Example: Approximating Binomial by Normal

By the central limit theorem (CLT) the binomial distribution \(X \sim B(n,p)\) approaches the normal distribution with mean \(\mu = n p\) and variance \(\sigma^2=np(1-p)\) as \(n \rightarrow \infty\). The approximation is useful when the expected number of successes and failures is at least 5, \(np>=5\) and \(n(1-p)>=5\).

Exact binomial

pbinom(q = 460, size = 1000, prob = 0.50, lower.tail = TRUE)
## [1] 0.006222073

Normal approximation

pnorm(q = 460, mean = 0.50 * 1000, sd = sqrt(1000 * 0.50 * (1 - 0.50)), lower.tail = TRUE)
## [1] 0.005706018

suppose

\(X \sim \text{Bin}(N=50,p=0.3)\)

Mean is \(Np = 50 \times 0.3 = 15\)

Variance is \(Np(1-p) = 50 \times 0.3 \times 0.7 = 10.5\)

Therefore, \(X\) can be approximated by \(Y \sim \text{N}(15,\sigma=\sqrt{10.5})\)

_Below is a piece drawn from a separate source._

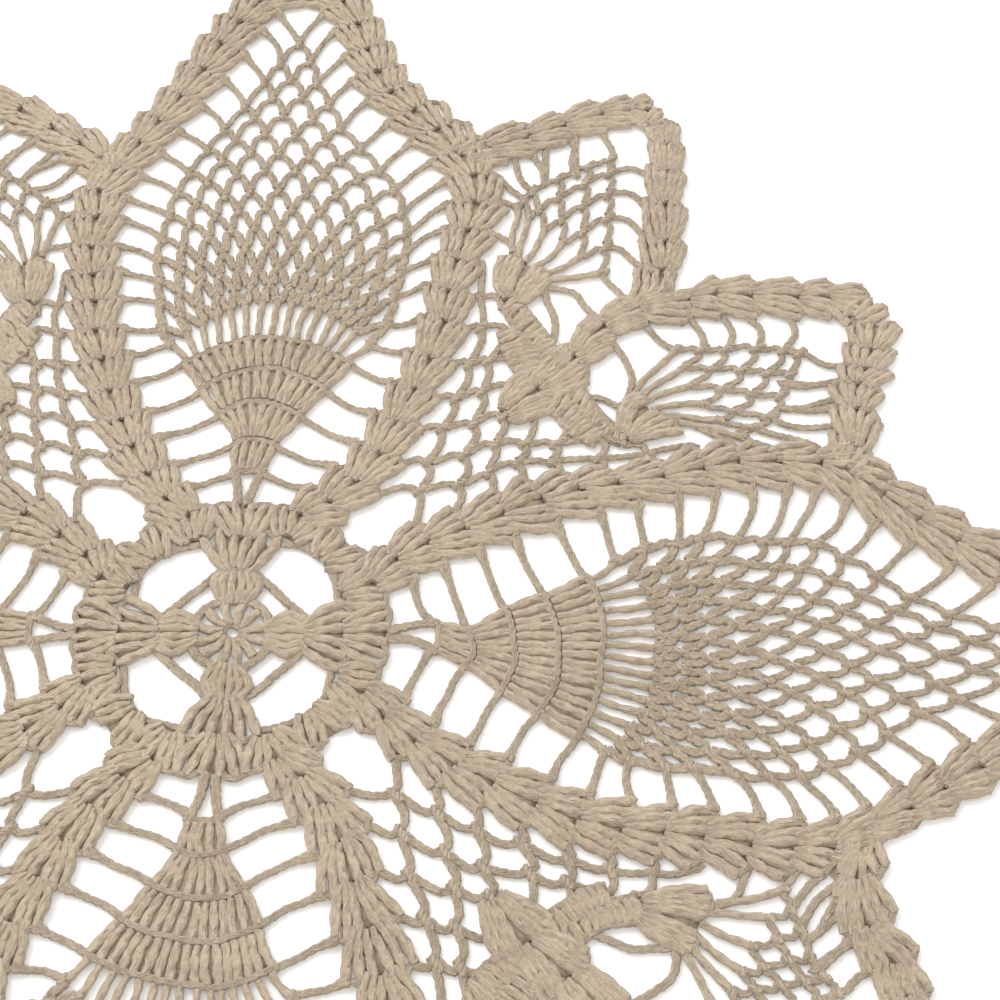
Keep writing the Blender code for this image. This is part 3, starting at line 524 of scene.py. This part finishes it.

Review of some common random variables.
Distribution Name pmf / pdf Parameters Possible Y Values Description
Binomial \({n \choose y} p^y (1-p)^{n-y}\) \(p,\ n\) \(0, 1, \ldots , n\) Number of successes after \(n\) trials.
Geometric \((1-p)^yp\) \(p\) \(0, 1, \ldots, \infty\) Number of failures until the first success.
Negative Binomial \({y + r - 1\choose r-1} (1-p)^{y}(p)^r\) \(p,\ r\) \(0, 1, \ldots, \infty\) Number of failures before \(r\) successes.
Hypergeometric \({m \choose y}{N-m \choose n-y}\big/{N \choose n}\) \(n,\ m,\ N\) \(0, 1, \ldots , \min(m,n)\) Number of successes after \(n\) trials without replacement.
Poisson \({e^{-\lambda}\lambda^y}\big/{y!}\) \(\lambda\) \(0, 1, \ldots, \infty\) Number of events in a fixed interval.
Exponential \(\lambda e^{-\lambda y}\) \(\lambda\) \((0, \infty)\) Wait time for one event in a Poisson process.
Gamma \(\displaystyle\frac{\lambda^r}{\Gamma(r)} y^{r-1} e^{-\lambda y}\) \(\lambda, \ r\) \((0, \infty)\) Wait time for \(r\) events in a Poisson process.
Normal \(\displaystyle\frac{e^{-(y-\mu)^2/ (2 \sigma^2)}}{\sqrt{2\pi\sigma^2}}\) \(\mu,\ \sigma\) \((-\infty,\ \infty)\) Used to model many naturally occurring phenomena.
Beta \(\frac{\Gamma(\alpha + \beta)}{\Gamma(\alpha)\Gamma(\beta)} y^{\alpha-1} (1-y)^{\beta-1}\) \(\alpha,\ \beta\) \((0,\ 1)\) Useful for modeling probabilities.